El Senado de la República decidió esta semana que un juez federal no puede tomarse tres meses para cuidar a su hija recién nacida. La Comisión de Justicia, y después el Pleno, rechazaron otorgar licencia de paternidad con goce de sueldo a un juez de control del Centro de Justicia Penal Federal en Yucatán. No fue una omisión administrativa ni un error de trámite, sino una decisión deliberada que revela una idea muy clara sobre el lugar que ocupan los cuidados en el diseño institucional del Estado mexicano.
El caso, en los hechos, es sencillo. El juez solicitó una licencia de paternidad por tres meses con motivo del nacimiento prematuro de su hija, quien se encuentra enfrentando complicaciones de salud. No pidió un privilegio personal ni una excepción extravagante. Solicitó tiempo para cuidar. La respuesta fue negativa, bajo el argumento de que la reforma judicial eliminó el marco normativo que antes permitía las licencias de paternidad en el poder judicial federal y que, conforme al nuevo diseño constitucional, las ausencias mayores a un mes deben ser sin goce de sueldo y aprobadas expresamente por el Senado.
El razonamiento es formalmente correcto. Y, al mismo tiempo, profundamente problemático. Esto, porque el derecho no se agota en la literalidad. Desde hace años, la Constitución y la jurisprudencia de la Suprema Corte han sostenido que los derechos deben interpretarse de manera progresiva y conforme a su finalidad. El cuidado, la igualdad sustantiva y el interés superior de la niñez no son conceptos retóricos, sino parámetros constitucionales que obligan a las autoridades a algo más que una lectura rígida del texto constitucional.
Negar una licencia de paternidad no es una decisión neutra. Envía un mensaje institucional inequívoco: el cuidado sigue siendo una responsabilidad privada y, en los hechos, una tarea que se espera que asuman las mujeres. Si los hombres no pueden ausentarse para cuidar sin ser penalizados laboralmente, alguien más deberá hacerlo. Y ese “alguien más” no es abstracto. El debate en el Senado lo evidenció. Mientras algunos legisladores defendieron la negativa bajo el argumento de que “la constitución no lo permite”, otras voces, incluidas senadoras de Morena, señalaron la contradicción entre un discurso público que dice promover la igualdad y una práctica legislativa que bloquea la corresponsabilidad.

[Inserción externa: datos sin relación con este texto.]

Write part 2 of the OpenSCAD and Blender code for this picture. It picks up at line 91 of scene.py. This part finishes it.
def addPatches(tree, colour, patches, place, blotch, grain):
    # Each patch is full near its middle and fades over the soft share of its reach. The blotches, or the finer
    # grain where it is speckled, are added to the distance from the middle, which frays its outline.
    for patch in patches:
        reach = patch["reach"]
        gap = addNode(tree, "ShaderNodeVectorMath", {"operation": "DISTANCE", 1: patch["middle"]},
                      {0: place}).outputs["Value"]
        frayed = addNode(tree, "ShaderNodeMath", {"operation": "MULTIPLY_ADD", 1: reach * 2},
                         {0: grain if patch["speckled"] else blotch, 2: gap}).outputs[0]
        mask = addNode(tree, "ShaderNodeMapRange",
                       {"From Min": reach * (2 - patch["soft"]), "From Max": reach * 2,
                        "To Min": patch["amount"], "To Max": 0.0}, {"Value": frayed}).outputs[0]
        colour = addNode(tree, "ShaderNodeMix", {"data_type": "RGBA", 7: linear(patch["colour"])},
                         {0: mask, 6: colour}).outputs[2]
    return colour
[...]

No fue un desacuerdo técnico, sino una diferencia de visión sobre qué significa tomarse los cuidados y la igualdad sustantiva en serio.
También es revelador lo que no se discutió. No se habló del impacto en la infancia. No se habló del mensaje que se envía a los hombres que quieren ejercer una paternidad activa. Y, sobre todo, no se habló de cómo decisiones como esta refuerzan una división sexual del trabajo que el propio Estado dice querer desmontar.
Este episodio ocurre, además, en un contexto más amplio. México ha reconocido que existe una crisis de cuidados. Se habla de sistemas nacionales, de redistribuir cargas, de corresponsabilidad entre Estado, comunidad, mercado y familias. Pero cuando el derecho al cuidado se materializa, pareciera que la respuesta sigue siendo la misma: no está previsto, no toca, no ahora.
El problema no es solo que el Senado haya seguido una lectura estricta de la reforma judicial. El problema es que haya decidido no asumir que un diseño normativo que impide licencias de paternidad con goce de sueldo es un diseño que reproduce la desigualdad. Si el sistema no permite que los hombres cuiden, lo que está diciendo es que las mujeres deben seguir haciéndolo.
Un Poder Judicial que penaliza la paternidad activa no es más eficiente ni más neutral. Es más desigual. Un Estado que trata el cuidado como una excepción incómoda no progresista: es un Estado que sigue descansando sobre el trabajo no remunerado de las mujeres.
Negar una licencia de paternidad no es un acto menor, sino una definición política sobre quién cuida y quién trabaja, sobre qué vidas se ajustan al sistema y cuáles cargan con el costo. Mientras el mensaje siga siendo que cuidar es cosa de mujeres, la igualdad seguirá siendo una promesa incumplida, aún cuando se encuentre en el texto constitucional.